I'll admit that the idea of crampness is supposed to be there. As much as I enjoyed Snowpiercer the movie, the idea isn't a mega train. We're talking about the kind of train legit seen in Murder on the Orient Express, Sherlock Holmes: A Game of Shadows, and Resident Evil Zero.

Plus I'll also admit that if the last car left scenario were to happen, the PCs have to push through from their safe zone all the way to the front, and that is pretty much imagined to be balls to the wall action(combat) during such a last push.
 

Now I am thinking about the domains, this time they don't talk about ones what were too linked to their dark lords. I mean the best option is low level adventures can face monsters many times without the encounter with the powerful dark lord. In a few words, not too "darklord-centric".

There are horror movies about trains, for example the midnight meat train, based in a Clive Baker's short story. In Ravenloft steam engines are possible, but rigging up and kepping a railgoal is harder when ecoterrorist druids and monsters can cause a lot of suffering and destruction. Let's imagine one of the passengers doesn't know yet to have cursed with the licantropy. Then the train becomes a lethal trap for the rest. And steam engines need lot of coal, and mining isn't very easy in Ravenloft. And those mines could become cursed because miner's lives are too hard, practically almost slavery. Machines using that "blood-tainted" coal could be cursed. Railgoalds between domains is impossible but when both darklords agree trade contacts, and this may be very rare. Nobody knows when the frontiers are going to be closed again.

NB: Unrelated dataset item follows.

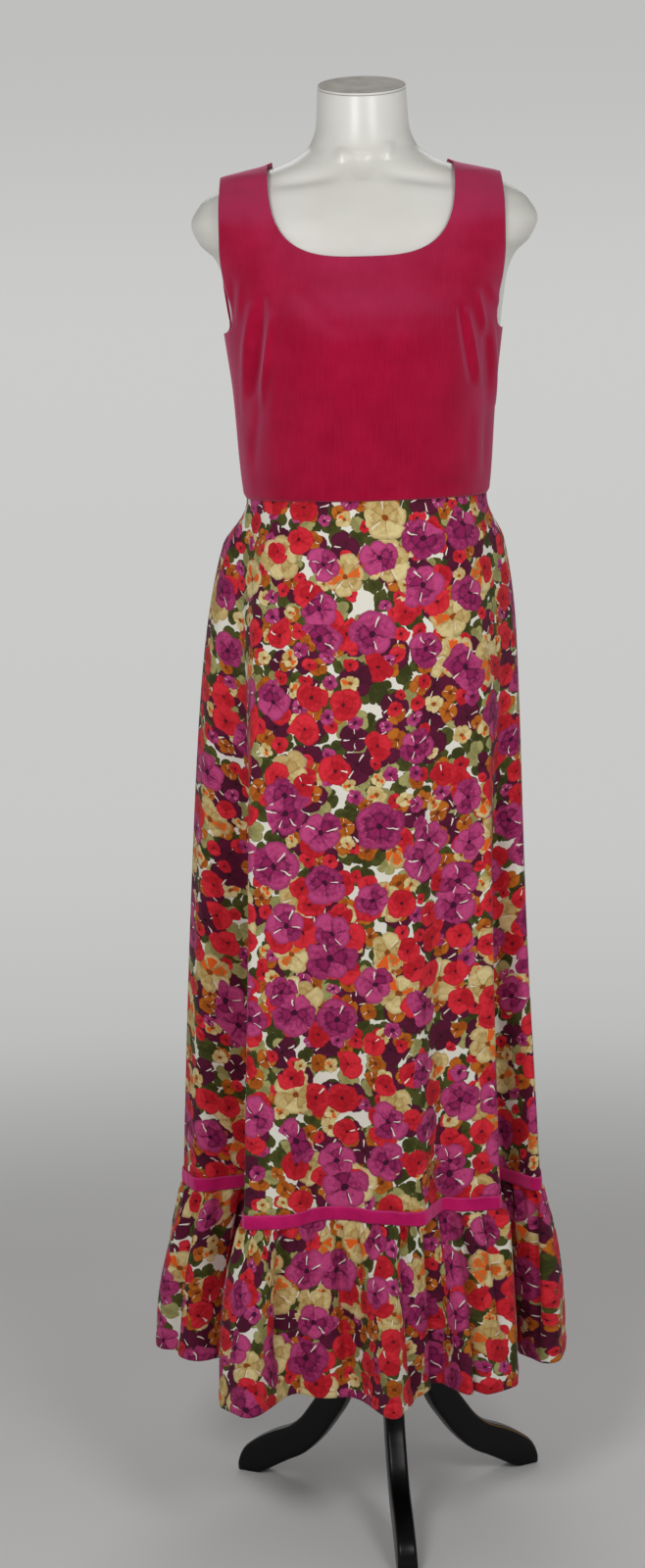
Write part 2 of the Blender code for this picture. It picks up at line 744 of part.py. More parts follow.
def build_ribbon(axis, finish):
    """Velvet ribbon over the flounce seam, made from the panels' points, moved out."""
    count = float(len(FOLDS))
    columns = skirt_columns(0.0, count)
    top = RIBBON_SEAM_Z + RIBBON_WIDTH / 2 - GAP
    low = RIBBON_SEAM_Z - RIBBON_WIDTH / 2 + GAP
    rows = skirt_rows(columns, [top, RIBBON_SEAM_Z, low], seam_gap, seam_gap)
    panel_object("ribbon", [rows], RIBBON_CLOTH, finish, axis, lift=RIBBON_CLOTH + RIBBON_LIFT)


def centre_back(z):
    """Point and normal at the centre back, on the bodice above the waist and on the skirt below it."""
    if z >= WAIST_Z:
        place = bodice_point(0.0, z, 1)
        return place, bodice_normal(place, 1)
    return skirt_surface(0.0, z), skirt_normal(0.0, z)


def build_zip(axis, finish, metal):
    """Chain between the back edges, slider at its top and the pull that hangs from it."""
    top = BACK_NECK_LOW_Z - ZIP_TOP_DROP
    heights = [top] + [z * MM for z in ZIP_ROWS]
    rows = []
    for z in heights:
        place, normal = centre_back(z)
        side = Vector((ZIP_CHAIN_HALF, 0.0, 0.0))
        rows.append([(place + side, normal), (place, normal), (place - side, normal)])
    panel_object("zip_chain", [rows], ZIP_CHAIN_THICK, finish, axis)
    place, normal = centre_back(top - SLIDER_DROP)
    seat = bpy.data.objects.new("zip_seat", None)
    bpy.context.collection.objects.link(seat)
    seat.parent = axis
    seat.location = place + normal * GAP
    seat.rotation_euler = (math.atan2(normal.z, normal.y), 0.0, 0.0)
    build_slider(seat, metal)
    build_pull(seat, metal)


def box(bm, size, middle):
    """Adds a box."""
    made = bmesh.ops.create_cube(bm, size=1.0)
    bmesh.ops.scale(bm, verts=made["verts"], vec=size)
    bmesh.ops.translate(bm, verts=made["verts"], vec=middle)
    return made["verts"]


def hinge_place():
    """The pull's axis in the slider's own frame: +Y is away from the cloth and +Z up along it."""
    _, thick, height = SLIDER_SIZE
    return Vector((0.0, thick + PULL_EYE_RADIUS + HINGE_OFF_PLATE, height / 2 - HINGE_BELOW_TOP))


def build_slider(seat, metal):
    """Slider plate with two ears and the pin between them, joined into one body."""
    hinge = hinge_place()
    thick = SLIDER_SIZE[1]
    plate = bmesh.new()
    box(plate, SLIDER_SIZE, (0.0, thick / 2, 0.0))
    bmesh.ops.bevel(
        plate,
        geom=[e for e in plate.edges if abs(e.verts[0].co.y - e.verts[1].co.y) > thick / 2],
        offset=SLIDER_CORNER,
        segments=3,
        affect="EDGES",
        profile=0.5,
        material=-1,
    )
    body = add_object("zip_slider", plate, metal, seat)
    ear_reach = hinge.y + PIN_RADIUS + EAR_PAST_PIN - thick / 2
    for sign in (-1, 1):
        ear = bmesh.new()
        middle = (sign * (EAR_HALF_SPACE + EAR_THICK / 2), thick / 2 + ear_reach / 2, hinge.z)
        box(ear, (EAR_THICK, ear_reach, EAR_HEIGHT), middle)
        join_shape(body, ear, f"ear_{sign}")
    join_shape(body, rod_along_x(PIN_RADIUS, 2 * EAR_HALF_SPACE + EAR_THICK, PIN_SIDES), "pin")


def rod_along_x(radius, length, sides):
    """Mesh of a rod along the pull's axis, in the slider's own frame."""
    bm = bmesh.new()
    bmesh.ops.create_cone(bm, segments=sides, radius1=radius, radius2=radius, depth=length, cap_ends=True)
    for vertex in bm.verts:
        x, y, z = vertex.co
        vertex.co = (z, y, -x)
    bmesh.ops.translate(bm, verts=bm.verts, vec=hinge_place())
    return bm


def cutter_object(name, bm, parent):
    """An object that only shapes another one."""
    bmesh.ops.recalc_face_normals(bm, faces=bm.faces)
    mesh = bpy.data.meshes.new(name)
    bm.to_mesh(mesh)
    bm.free()
    made = bpy.data.objects.new(name, mesh)
    bpy.context.collection.objects.link(made)
    made.parent = parent
    made.hide_render = True
    made.display_type = "WIRE"
    return made


def join_shape(body, bm, name, operation="UNION"):
    """Adds or cuts a shape with a Boolean that stays on the object."""
    tool = cutter_object(f"{body.name}_{name}", bm, body.parent)
    modifier = body.modifiers.new(name, "BOOLEAN")
    modifier.operation = operation
    modifier.object = tool


def build_pull(seat, metal):
    """Pull tab with its eye round the slider's pin. Its origin is on the pin's axis."""
    bm = bmesh.new()
    flat = PULL_THICK / 2
    neck = -PULL_EYE_RADIUS - PULL_NECK_DROP
    outline = []
    for step in range(PULL_EYE_STEPS + 1):
        angle = math.pi * (step / PULL_EYE_STEPS - 0.5)
        outline.append((math.sin(angle) * PULL_EYE_RADIUS, math.cos(angle) * PULL_EYE_RADIUS))
    outline += [(flat, neck), (flat, -PULL_LENGTH), (-flat, -PULL_LENGTH), (-flat, neck)]
    face = bm.faces.new([bm.verts.new((PULL_WIDTH / 2, y, z)) for y, z in outline])
    made = bmesh.ops.extrude_face_region(bm, geom=[face])
    moved = [part for part in made["geom"] if isinstance(part, bmesh.types.BMVert)]
    bmesh.ops.translate(bm, verts=moved, vec=(-PULL_WIDTH, 0.0, 0.0))
    pull = add_object("zip_pull", bm, metal, seat)
    pull.location = hinge_place()
    join_shape(pull, rod_along_x(PULL_HOLE_RADIUS, 2 * PULL_WIDTH, HOLE_SIDES), "hole", "DIFFERENCE")


def build_torso(axis, finish, cap_finish):
    """Torso of the form, lofted through its sections and closed by its base and its sloping neck."""
    rings = [[section_point(FORM_SECTIONS, turn, z * MM) for turn in ring_turns()] for z in TORSO_ROWS]
    rings.append([neck_rim(turn, 0.0) for turn in ring_turns()])
    add_object("form_torso", lofted(rings), finish, axis)
    build_neck_cap(axis, cap_finish)


def ring_turns():
    """Turns of the corners of the torso's rings, from the centre front."""
    return [2 * math.pi * k / TORSO_SIDES for k in range(TORSO_SIDES)]


def lofted(rings):
    """Mesh of a closed solid through rings of points, from the lowest to the highest."""
    bm = bmesh.new()
    rings = [[bm.verts.new(point) for point in ring] for ring in rings]
    for low, high in zip(rings, rings[1:]):
        for a, b, c, d in zip(low, low[1:] + low[:1], high[1:] + high[:1], high):
            bm.faces.new((a, b, c, d))
    bm.faces.new(rings[0])
    bm.faces.new(rings[-1])
    return bm


def neck_rim(turn, lift, inset=0.0):
    """Rim of the neck, which slopes down to the front."""
    half, front, back = section_at(FORM_SECTIONS, NECK_TOP_Z)
    depth = (front if math.cos(turn) > 0 else back) - inset
    y = -depth * math.cos(turn)
    slope = math.tan(NECK_TILT)
    x = (half - inset) * math.sin(turn)
    return Vector((x, y - lift * math.sin(NECK_TILT), NECK_TOP_Z + y * slope + lift))


def build_neck_cap(axis, finish):
    """Flat cap with a rounded rim that lies on the neck."""
    side = CAP_INSET
    loops = (
        (GAP, side + CAP_LOW_CHAMFER),
        (GAP + CAP_LOW_CHAMFER, side),
        (NECK_CAP_THICK - CAP_TOP_CHAMFER, side),
        (NECK_CAP_THICK, side + CAP_TOP_CHAMFER),
    )
    rings = [[neck_rim(turn, lift, inset) for turn in ring_turns()] for lift, inset in loops]
    add_object("neck_cap", lofted(rings), finish, axis)


def turned(name, profile, finish, axis):
    """A solid turned round the pole's axis from (radius, height) points, top to bottom."""
    bm = bmesh.new()
    line = [bm.verts.new((radius, 0.0, z)) for radius, z in profile]
    edges = [bm.edges.new(pair) for pair in zip(line, line[1:])]
    bmesh.ops.spin(
        bm,
        geom=line + edges,
        cent=(0, 0, 0),
        axis=(0, 0, 1),
        angle=2 * math.pi,
        steps=TURNED_SIDES,
        use_merge=True,
    )
    bmesh.ops.remove_doubles(bm, verts=bm.verts, dist=SAME_PLACE)
    for z in (profile[0][1], profile[-1][1]):
        rim = [edge for edge in bm.edges if edge.is_boundary and abs(edge.verts[0].co.z - z) < SAME_PLACE]
        bmesh.ops.contextual_create(bm, geom=rim)
    add_object(name, bm, finish, axis)


def build_stand(axis, steel, paint):
    """Plate under the torso, pole, turned hub and three legs."""
    top = FORM_BASE_Z - GAP
    low = top - BASE_THICK
    plate = [(BASE_RADIUS - BASE_CHAMFER, top), (BASE_RADIUS, top - BASE_CHAMFER), (BASE_RADIUS, low)]
    turned("form_base", plate, paint, axis)
    pole_top = low - GAP
    turned("pole", [(POLE_RADIUS, pole_top), (POLE_RADIUS, HUB_TOP_Z + GAP)], steel, axis)
    neck = HUB_RADIUS - HUB_CHAMFER
    hub = [(neck, HUB_TOP_Z), (HUB_RADIUS, HUB_TOP_Z - HUB_CHAMFER)]
    hub += [(HUB_RADIUS, HUB_LOW_Z + HUB_CHAMFER), (neck, HUB_LOW_Z)]
    turned("hub", hub, paint, axis)
    for name, turn in LEG_TURNS:
        build_leg(name, math.radians(turn), paint, axis)


def leg_outline():
    """Outline of a leg in its upright plane: upper edge outwards, round the toe and back along the sole."""
    stations = [Vector((row.reach, row.z)) * MM for row in LEG_STATIONS]
    upper, lower = [], []
    for k, place in enumerate(stations):
        ahead = stations[min(k + 1, len(stations) - 1)] - stations[max(k - 1, 0)]
        across = Vector((-ahead.y, ahead.x)).normalized() * (LEG_STATIONS[k].half * MM)
        upper.append(place + across)
        lower.append(place - across)
    inner = HUB_RADIUS + GAP
    root_z = HUB_TOP_Z - LEG_ROOT_DROP
    upper[0] = Vector((inner + 2 * LEG_STATIONS[0].half * MM - LEG_ROOT_TRIM, root_z))
    lower[0] = Vector((inner, root_z))
    lower[1].x = inner
    lower[2].x = max(inner, lower[2].x)
    toe = [Vector(place) * MM for place in LEG_TOE]
    return upper[:-1] + toe + list(reversed(lower[:-1]))


def build_leg(name, turn, finish, axis):
    """A flat curved leg: its outline, given the plank's thickness, with eased edges."""
    bm = bmesh.new()
    face = bm.faces.new([bm.verts.new((p.x, -LEG_THICK / 2, p.y)) for p in leg_outline()])
    made = bmesh.ops.extrude_face_region(bm, geom=[face])
    moved = [part for part in made["geom"] if isinstance(part, bmesh.types.BMVert)]
    bmesh.ops.translate(bm, verts=moved, vec=(0.0, LEG_THICK, 0.0))
    leg = add_object(name, bm, finish, axis)
    leg.rotation_euler = (0.0, 0.0, turn - math.pi / 2)


def main():
    """Builds the whole object on an empty at the pole's foot."""
    for item in list(bpy.data.objects):
        bpy.data.objects.remove(item, do_unlink=True)
    axis = bpy.data.objects.new("pole_axis", None)
    axis.location = (AXIS_X, AXIS_Y, 0.0)
    bpy.context.collection.objects.link(axis)
    velveteen = material("velveteen", (0.30, 0.010, 0.045), 0.85)
    printed = material("printed_cotton", (0.40, 0.12, 0.10), 0.8)
    ribbon = material("velvet_ribbon", (0.35, 0.01, 0.10), 0.8)
    zip_tape = material("zip_tape", (0.20, 0.01, 0.03), 0.7)
    metal = material("zip_metal", (0.55, 0.53, 0.50), 0.35, 1.0)
    white = material("form_gloss", (0.70, 0.71, 0.68), 0.25)
    cap = material("cap_grey", (0.28, 0.26, 0.22), 0.6)
    black = material("black_paint", (0.012, 0.012, 0.014), 0.2)
    steel = material("pole_steel", (0.5, 0.5, 0.5), 0.3, 1.0)
    build_torso(axis, white, cap)
    build_stand(axis, steel, black)
    build_bodice(axis, velveteen)
    build_skirt(axis, printed)
    build_flounce(axis, printed)
    build_ribbon(axis, ribbon)
    build_zip(axis, zip_tape, metal)


main()
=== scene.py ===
"""Printed maxi dress with a velveteen bodice, worn by a glossy limbless dress form on a black tripod.

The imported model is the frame: every piece is in metres, with +Z up and the front towards -Y. Each sheet of
cloth is a grid mapped on the same sections and folds as its solid, given finer gathers and creases, and then
a wall. The tables are in millimetres from the pole's axis.
"""

import logging
import math
import random
from dataclasses import dataclass, field
from enum import Enum
from typing import Callable, Optional, Sequence, Union

import bmesh
import bpy
import numpy as np
from mathutils import Matrix, Vector


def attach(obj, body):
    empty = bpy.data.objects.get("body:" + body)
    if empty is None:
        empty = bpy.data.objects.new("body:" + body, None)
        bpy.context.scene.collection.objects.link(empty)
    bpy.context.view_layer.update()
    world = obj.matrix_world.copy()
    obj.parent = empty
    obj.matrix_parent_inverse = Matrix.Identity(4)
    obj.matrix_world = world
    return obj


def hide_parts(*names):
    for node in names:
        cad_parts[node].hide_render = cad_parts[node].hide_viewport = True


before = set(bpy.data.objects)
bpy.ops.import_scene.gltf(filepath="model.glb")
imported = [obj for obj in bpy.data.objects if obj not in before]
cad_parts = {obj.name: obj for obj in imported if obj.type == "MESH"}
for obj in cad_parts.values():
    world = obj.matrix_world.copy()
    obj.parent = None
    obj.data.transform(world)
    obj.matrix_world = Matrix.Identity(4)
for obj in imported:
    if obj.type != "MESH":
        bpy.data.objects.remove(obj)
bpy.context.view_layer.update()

log = logging.getLogger("dress")

MM = 0.001
AXIS = np.array((0.031, 0.0045, 0.0))
SMALLEST = 1e-9
WELD = 0.00002

# Heights and sizes of the cloth, in millimetres
WAIST_Z = 1143.0
UNDERARM_Z = 1316.0
RIBBON_Z = 385.0
RIBBON_HALF = 8.0
DRESS_SHIFT = -3.5
BODICE_FOOT_Z = 1143.15
SKIRT_TOP_Z = 1142.85
ZIP_END_Z = 985.0
ZIP_HALF = 2.6
SEAM_HALF = 0.15

# Height, half width, reach to the front and reach to the back
FORM_SECTIONS = (
    (860, 136, 98, 108),
    (900, 142, 104, 113),
    (970, 145, 106, 114),
    (1040, 135, 100, 103),
    (1100, 123, 92, 87),
    (1143, 121, 92, 84),
    (1200, 127, 101, 88),
    (1260, 134, 113, 93),
    (1300, 139, 116, 97),
    (1340, 144, 108, 99),
    (1372, 149, 97, 99),
    (1393, 158, 90, 97),
    (1409, 174, 85, 93),
    (1429, 182, 79, 88),
    (1449, 172, 71, 82),
    (1464, 151, 65, 75),
    (1475, 126, 60, 68),
    (1483.2, 101, 56, 62),
    (1492.2, 77, 53, 58),
    (1506, 57, 50, 54),
    (1528, 48.6, 47.6, 49.6),
    (1556, 46.2, 45.4, 47.2),
)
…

But I like the idea of secret train stations from the demiplane of dread to other shadowfell domains.

* Could Ravenloft be visited by Sorin Markov?

* How would be a gothic horror version of Micronauts? Fallen heroes reincarnated into little action figures.

* Snowpiecer in Ravenloft? Better a ship or a underground stronghold.

* WotC wants the option of no-Rated horror stories, something like R.L.Stine's Goosebumps, to sell comics, books, and someday also a TV show. (Tales of the Crypt was also a cartoon).